■ **SUPPLIED DATA**:
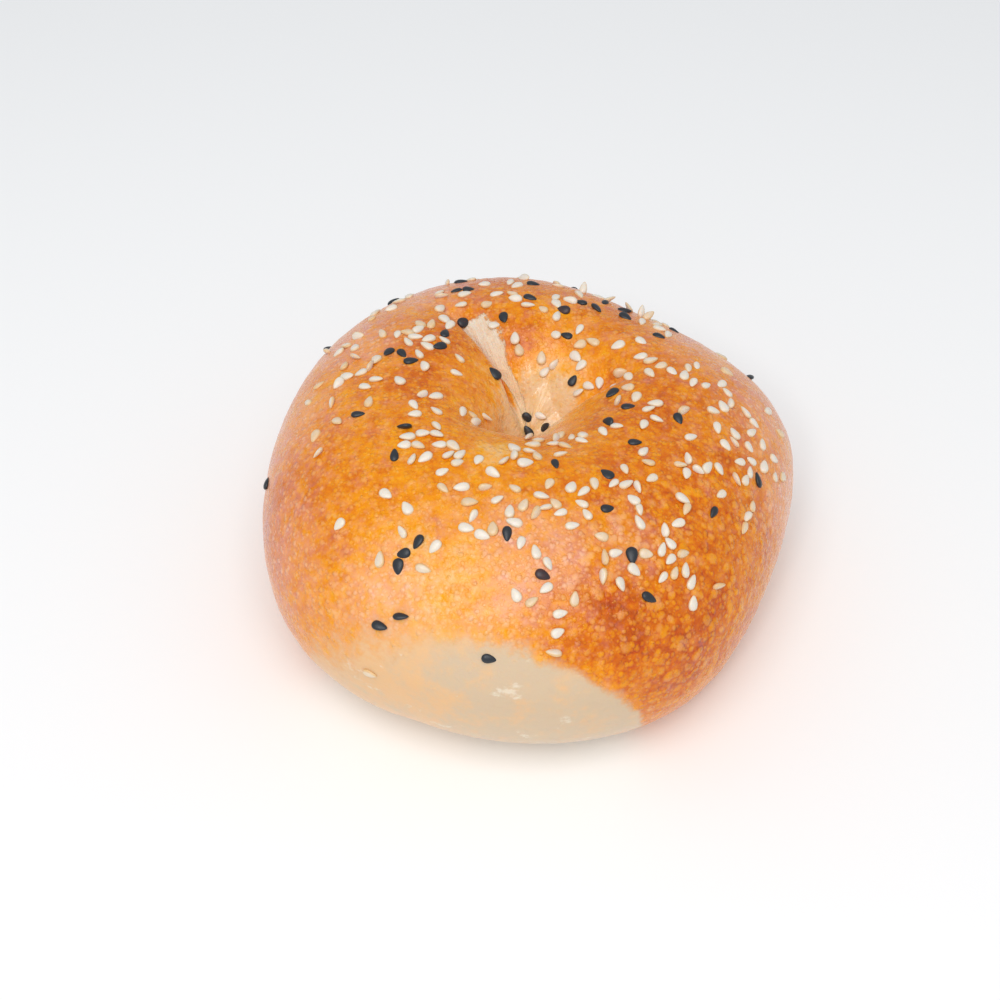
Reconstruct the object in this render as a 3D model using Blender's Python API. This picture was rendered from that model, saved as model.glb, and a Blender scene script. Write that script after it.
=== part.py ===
"""Sesame bagel: one baked ring whose hole has closed to a pinched navel, with sesame seeds stuck on.

Metres, +Z up, resting on z = 0. A place on the crust is given by two numbers. The bearing is the angle
round the navel, in degrees from +X towards +Y. The lap runs from the navel's floor over the crest and
down the side to the underside: 0 navel floor, 1 crest, 2 girth, 3 foot, 4 rim of the dimple below,
5 middle of that dimple.
"""
import math
import random

import bmesh
import bpy
from mathutils import Matrix, Vector

MM = 0.001

# Size of the whole
REACH = 54.0 * MM  # navel to the outside of the girth, on average
HEIGHT = 49.0 * MM
GIRTH_HEIGHT = 22.5 * MM  # how high the widest line lies
NAVEL_LEFT = 0.8 * MM  # the navel is off the middle of the bagel
NAVEL_BACK = 7.5 * MM
NAVEL_FLOOR = 27.0 * MM  # height of the closed hole's floor
CREST_SHARE = 0.47  # where the crest lies between navel and girth
CREST_SHARE_SWING = 0.04  # the crest lies further out at the back than at the front
FOOT_SHARE = 0.66  # where the flat underside begins
DIMPLE_RADIUS = 13.0 * MM
DIMPLE_HEIGHT = 8.0 * MM

# How full each quarter of the section is: 2 is round, more is boxier
NAVEL_FULLNESS = 1.83
NAVEL_FULLNESS_SWING = 0.21  # the wall is fuller at the back than at the front lip
SIDE_FULLNESS = 2.1
FOOT_FULLNESS = 2.2
DIMPLE_FULLNESS = 2.0

# Uneven plan and crest: waves a turn, size, bearing of a peak
REACH_WAVES = [
    (1, 7.5 * MM, 262.0),
    (2, 1.2 * MM, 106.0),
    (3, 1.4 * MM, 7.0),
    (4, 0.9 * MM, 17.0),
    (5, 0.5 * MM, 6.0),
]
CREST_WAVES = [
    (1, 1.0 * MM, 200.0),
    (2, 0.6 * MM, 30.0),
]

# Swellings and flats: bearing, lap, height, spread
SWELLS = [
    (92.0, 0.85, 1.6 * MM, 6.0 * MM),
    (62.0, 0.80, -1.2 * MM, 6.0 * MM),
    (152.0, 0.90, 1.2 * MM, 7.0 * MM),
    (300.0, 0.90, 0.8 * MM, 12.0 * MM),
    (215.0, 1.50, 0.8 * MM, 12.0 * MM),
    (8.0, 1.90, 1.1 * MM, 10.0 * MM),
    (45.0, 1.40, -1.3 * MM, 11.0 * MM),
    (20.0, 1.50, -1.0 * MM, 9.0 * MM),
    (303.0, 2.20, 1.3 * MM, 12.0 * MM),
    (178.0, 0.55, 1.6 * MM, 6.0 * MM),
    (338.0, 0.50, -0.8 * MM, 6.0 * MM),
    (228.0, 2.10, 1.0 * MM, 12.0 * MM),
]

# Creases of the pinched navel: bearing at the navel, turn in degrees for each mm outwards, depth,
# where it starts to fade and where it ends, width of the gentle side, width of the steep side, and
# which side is gentle (1 is towards higher bearings)
CREASES = [
    (121.0, 0.30, 5.5 * MM, 18.0 * MM, 31.0 * MM, 4.5 * MM, 1.0 * MM, -1),
    (2.0, 0.20, 5.0 * MM, 13.0 * MM, 25.0 * MM, 6.0 * MM, 1.0 * MM, 1),
    (232.0, 0.00, 4.0 * MM, 8.0 * MM, 20.0 * MM, 4.0 * MM, 3.0 * MM, 1),
]
CREASE_START = 4.0 * MM  # creases run out on the navel's floor over this distance
CREASE_LAP_END = 1.6  # creases stay above the girth
RELIEF_END = 3.0  # lap where the underside begins, which is flat
RELIEF_FADE = 0.3
BEARING_STEP = 0.05  # degrees over which the crust's slope is measured
LAP_STEP = 0.001

# Seeds
SEED_LENGTH = 2.9 * MM
SEED_WIDTH = 2.2 * MM
SEED_THICKNESS = 1.15 * MM
SEED_TIP = 0.62  # width near the tip, as a share of the width near the blunt end
SEED_SIZE_SPREAD = 0.11
SEED_TILT = 9.0  # degrees, most seeds
SEED_RISE = 0.05 * MM  # how far a seed's middle lies above the crust
STANDING_SHARE = 0.38  # share of its length by which an upright seed's middle is raised
SEED_GAP = 2.1 * MM  # least distance between seeds' middles
SEED_TRIES = 60
THROW_STEP = 0.01  # laps over which a throw's reach is measured
SCATTER_SEED = 12

# White seeds fell in handfuls: bearing, lap, number, spread
HANDFULS = [
    (161.5, 1.10, 8, 9.0 * MM),
    (150.5, 0.94, 6, 5.0 * MM),
    (171.5, 1.27, 4, 8.0 * MM),
    (189.5, 1.12, 6, 6.0 * MM),
    (184, 1.33, 3, 8.0 * MM),
    (176, 0.78, 4, 6.0 * MM),
    (209.5, 0.88, 4, 4.0 * MM),
    (225.5, 1.01, 7, 6.0 * MM),
    (228, 1.08, 3, 4.0 * MM),
    (239, 1.05, 5, 4.0 * MM),
    (204, 1.36, 2, 5.0 * MM),
    (223, 0.65, 4, 5.0 * MM),
    (120, 1.09, 6, 7.0 * MM),
    (102, 1.07, 6, 6.0 * MM),
    (97, 0.85, 3, 5.0 * MM),
    (78, 1.07, 4, 8.0 * MM),
    (70, 0.90, 3, 5.0 * MM),
    (80.5, 0.70, 4, 6.0 * MM),
    (49, 0.77, 4, 4.0 * MM),
    (38, 1.06, 4, 9.0 * MM),
    (18, 0.67, 5, 5.0 * MM),
    (7, 0.89, 4, 4.0 * MM),
    (8.5, 1.06, 4, 4.0 * MM),
    (1, 1.25, 6, 7.0 * MM),
    (350.5, 1.18, 4, 7.0 * MM),
    (346.5, 0.90, 3, 4.0 * MM),
    (355.5, 1.47, 5, 9.0 * MM),
    (332.5, 1.13, 6, 7.0 * MM),
    (314, 0.83, 2, 4.0 * MM),
    (293, 0.80, 4, 4.0 * MM),
    (267, 0.97, 4, 4.0 * MM),
    (249, 1.11, 5, 6.0 * MM),
    (259, 1.17, 7, 7.0 * MM),
    (277, 1.14, 6, 5.0 * MM),
    (286.5, 1.19, 3, 5.0 * MM),
    (296, 1.06, 3, 6.0 * MM),
    (308.5, 1.15, 5, 5.0 * MM),
    (305.5, 1.28, 6, 6.0 * MM),
    (268, 1.26, 4, 5.0 * MM),
    (302.5, 1.39, 5, 5.0 * MM),
    (321, 1.33, 6, 6.0 * MM),
    (339, 1.38, 5, 8.0 * MM),
    (337.5, 1.47, 6, 8.0 * MM),
    (325.5, 1.54, 4, 5.0 * MM),
    (348, 1.59, 4, 8.0 * MM),
    (288.5, 1.33, 4, 8.0 * MM),
    (273, 1.47, 4, 6.0 * MM),
    (289.5, 1.48, 4, 5.0 * MM),
    (304.5, 1.62, 3, 6.0 * MM),
    (244.5, 1.33, 5, 10.0 * MM),
    (232.5, 1.38, 2, 8.0 * MM),
    (274, 1.63, 2, 4.0 * MM),
    (243, 1.94, 1, 2.0 * MM),
    (151, 1.48, 5, 12.0 * MM),
    (122, 1.45, 7, 12.0 * MM),
    (95, 1.50, 7, 12.0 * MM),
    (65, 1.45, 7, 12.0 * MM),
    (35, 1.50, 6, 12.0 * MM),
]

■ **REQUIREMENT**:
Reproduce the material in full, with no word added or dropped.

■ **EXPECTED ANSWER**:
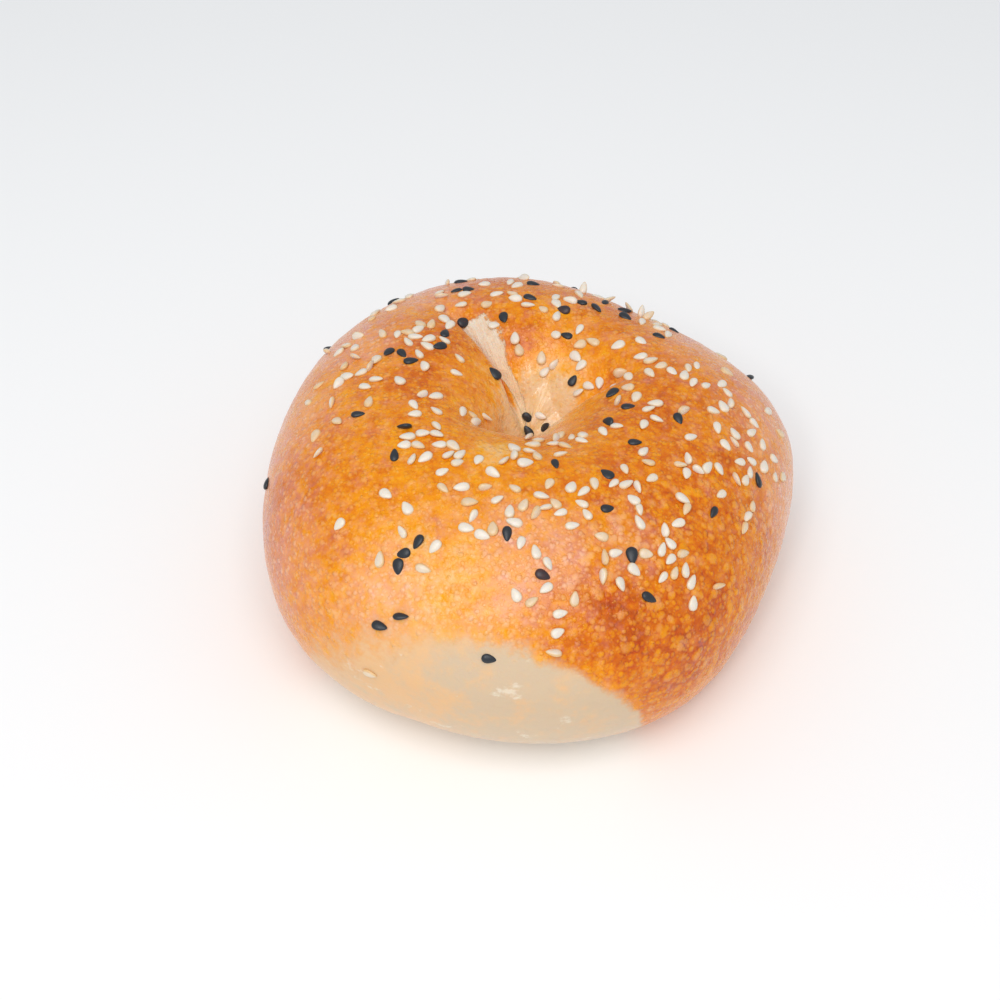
Reconstruct the object in this render as a 3D model using Blender's Python API. This picture was rendered from that model, saved as model.glb, and a Blender scene script. Write that script after it.
=== part.py ===
"""Sesame bagel: one baked ring whose hole has closed to a pinched navel, with sesame seeds stuck on.

Metres, +Z up, resting on z = 0. A place on the crust is given by two numbers. The bearing is the angle
round the navel, in degrees from +X towards +Y. The lap runs from the navel's floor over the crest and
down the side to the underside: 0 navel floor, 1 crest, 2 girth, 3 foot, 4 rim of the dimple below,
5 middle of that dimple.
"""
import math
import random

import bmesh
import bpy
from mathutils import Matrix, Vector

MM = 0.001

# Size of the whole
REACH = 54.0 * MM  # navel to the outside of the girth, on average
HEIGHT = 49.0 * MM
GIRTH_HEIGHT = 22.5 * MM  # how high the widest line lies
NAVEL_LEFT = 0.8 * MM  # the navel is off the middle of the bagel
NAVEL_BACK = 7.5 * MM
NAVEL_FLOOR = 27.0 * MM  # height of the closed hole's floor
CREST_SHARE = 0.47  # where the crest lies between navel and girth
CREST_SHARE_SWING = 0.04  # the crest lies further out at the back than at the front
FOOT_SHARE = 0.66  # where the flat underside begins
DIMPLE_RADIUS = 13.0 * MM
DIMPLE_HEIGHT = 8.0 * MM

# How full each quarter of the section is: 2 is round, more is boxier
NAVEL_FULLNESS = 1.83
NAVEL_FULLNESS_SWING = 0.21  # the wall is fuller at the back than at the front lip
SIDE_FULLNESS = 2.1
FOOT_FULLNESS = 2.2
DIMPLE_FULLNESS = 2.0

# Uneven plan and crest: waves a turn, size, bearing of a peak
REACH_WAVES = [
    (1, 7.5 * MM, 262.0),
    (2, 1.2 * MM, 106.0),
    (3, 1.4 * MM, 7.0),
    (4, 0.9 * MM, 17.0),
    (5, 0.5 * MM, 6.0),
]
CREST_WAVES = [
    (1, 1.0 * MM, 200.0),
    (2, 0.6 * MM, 30.0),
]

# Swellings and flats: bearing, lap, height, spread
SWELLS = [
    (92.0, 0.85, 1.6 * MM, 6.0 * MM),
    (62.0, 0.80, -1.2 * MM, 6.0 * MM),
    (152.0, 0.90, 1.2 * MM, 7.0 * MM),
    (300.0, 0.90, 0.8 * MM, 12.0 * MM),
    (215.0, 1.50, 0.8 * MM, 12.0 * MM),
    (8.0, 1.90, 1.1 * MM, 10.0 * MM),
    (45.0, 1.40, -1.3 * MM, 11.0 * MM),
    (20.0, 1.50, -1.0 * MM, 9.0 * MM),
    (303.0, 2.20, 1.3 * MM, 12.0 * MM),
    (178.0, 0.55, 1.6 * MM, 6.0 * MM),
    (338.0, 0.50, -0.8 * MM, 6.0 * MM),
    (228.0, 2.10, 1.0 * MM, 12.0 * MM),
]

# Creases of the pinched navel: bearing at the navel, turn in degrees for each mm outwards, depth,
# where it starts to fade and where it ends, width of the gentle side, width of the steep side, and
# which side is gentle (1 is towards higher bearings)
CREASES = [
    (121.0, 0.30, 5.5 * MM, 18.0 * MM, 31.0 * MM, 4.5 * MM, 1.0 * MM, -1),
    (2.0, 0.20, 5.0 * MM, 13.0 * MM, 25.0 * MM, 6.0 * MM, 1.0 * MM, 1),
    (232.0, 0.00, 4.0 * MM, 8.0 * MM, 20.0 * MM, 4.0 * MM, 3.0 * MM, 1),
]
CREASE_START = 4.0 * MM  # creases run out on the navel's floor over this distance
CREASE_LAP_END = 1.6  # creases stay above the girth
RELIEF_END = 3.0  # lap where the underside begins, which is flat
RELIEF_FADE = 0.3
BEARING_STEP = 0.05  # degrees over which the crust's slope is measured
LAP_STEP = 0.001

# Seeds
SEED_LENGTH = 2.9 * MM
SEED_WIDTH = 2.2 * MM
SEED_THICKNESS = 1.15 * MM
SEED_TIP = 0.62  # width near the tip, as a share of the width near the blunt end
SEED_SIZE_SPREAD = 0.11
SEED_TILT = 9.0  # degrees, most seeds
SEED_RISE = 0.05 * MM  # how far a seed's middle lies above the crust
STANDING_SHARE = 0.38  # share of its length by which an upright seed's middle is raised
SEED_GAP = 2.1 * MM  # least distance between seeds' middles
SEED_TRIES = 60
THROW_STEP = 0.01  # laps over which a throw's reach is measured
SCATTER_SEED = 12

# White seeds fell in handfuls: bearing, lap, number, spread
HANDFULS = [
    (161.5, 1.10, 8, 9.0 * MM),
    (150.5, 0.94, 6, 5.0 * MM),
    (171.5, 1.27, 4, 8.0 * MM),
    (189.5, 1.12, 6, 6.0 * MM),
    (184, 1.33, 3, 8.0 * MM),
    (176, 0.78, 4, 6.0 * MM),
    (209.5, 0.88, 4, 4.0 * MM),
    (225.5, 1.01, 7, 6.0 * MM),
    (228, 1.08, 3, 4.0 * MM),
    (239, 1.05, 5, 4.0 * MM),
    (204, 1.36, 2, 5.0 * MM),
    (223, 0.65, 4, 5.0 * MM),
    (120, 1.09, 6, 7.0 * MM),
    (102, 1.07, 6, 6.0 * MM),
    (97, 0.85, 3, 5.0 * MM),
    (78, 1.07, 4, 8.0 * MM),
    (70, 0.90, 3, 5.0 * MM),
    (80.5, 0.70, 4, 6.0 * MM),
    (49, 0.77, 4, 4.0 * MM),
    (38, 1.06, 4, 9.0 * MM),
    (18, 0.67, 5, 5.0 * MM),
    (7, 0.89, 4, 4.0 * MM),
    (8.5, 1.06, 4, 4.0 * MM),
    (1, 1.25, 6, 7.0 * MM),
    (350.5, 1.18, 4, 7.0 * MM),
    (346.5, 0.90, 3, 4.0 * MM),
    (355.5, 1.47, 5, 9.0 * MM),
    (332.5, 1.13, 6, 7.0 * MM),
    (314, 0.83, 2, 4.0 * MM),
    (293, 0.80, 4, 4.0 * MM),
    (267, 0.97, 4, 4.0 * MM),
    (249, 1.11, 5, 6.0 * MM),
    (259, 1.17, 7, 7.0 * MM),
    (277, 1.14, 6, 5.0 * MM),
    (286.5, 1.19, 3, 5.0 * MM),
    (296, 1.06, 3, 6.0 * MM),
    (308.5, 1.15, 5, 5.0 * MM),
    (305.5, 1.28, 6, 6.0 * MM),
    (268, 1.26, 4, 5.0 * MM),
    (302.5, 1.39, 5, 5.0 * MM),
    (321, 1.33, 6, 6.0 * MM),
    (339, 1.38, 5, 8.0 * MM),
    (337.5, 1.47, 6, 8.0 * MM),
    (325.5, 1.54, 4, 5.0 * MM),
    (348, 1.59, 4, 8.0 * MM),
    (288.5, 1.33, 4, 8.0 * MM),
    (273, 1.47, 4, 6.0 * MM),
    (289.5, 1.48, 4, 5.0 * MM),
    (304.5, 1.62, 3, 6.0 * MM),
    (244.5, 1.33, 5, 10.0 * MM),
    (232.5, 1.38, 2, 8.0 * MM),
    (274, 1.63, 2, 4.0 * MM),
    (243, 1.94, 1, 2.0 * MM),
    (151, 1.48, 5, 12.0 * MM),
    (122, 1.45, 7, 12.0 * MM),
    (95, 1.50, 7, 12.0 * MM),
    (65, 1.45, 7, 12.0 * MM),
    (35, 1.50, 6, 12.0 * MM),
]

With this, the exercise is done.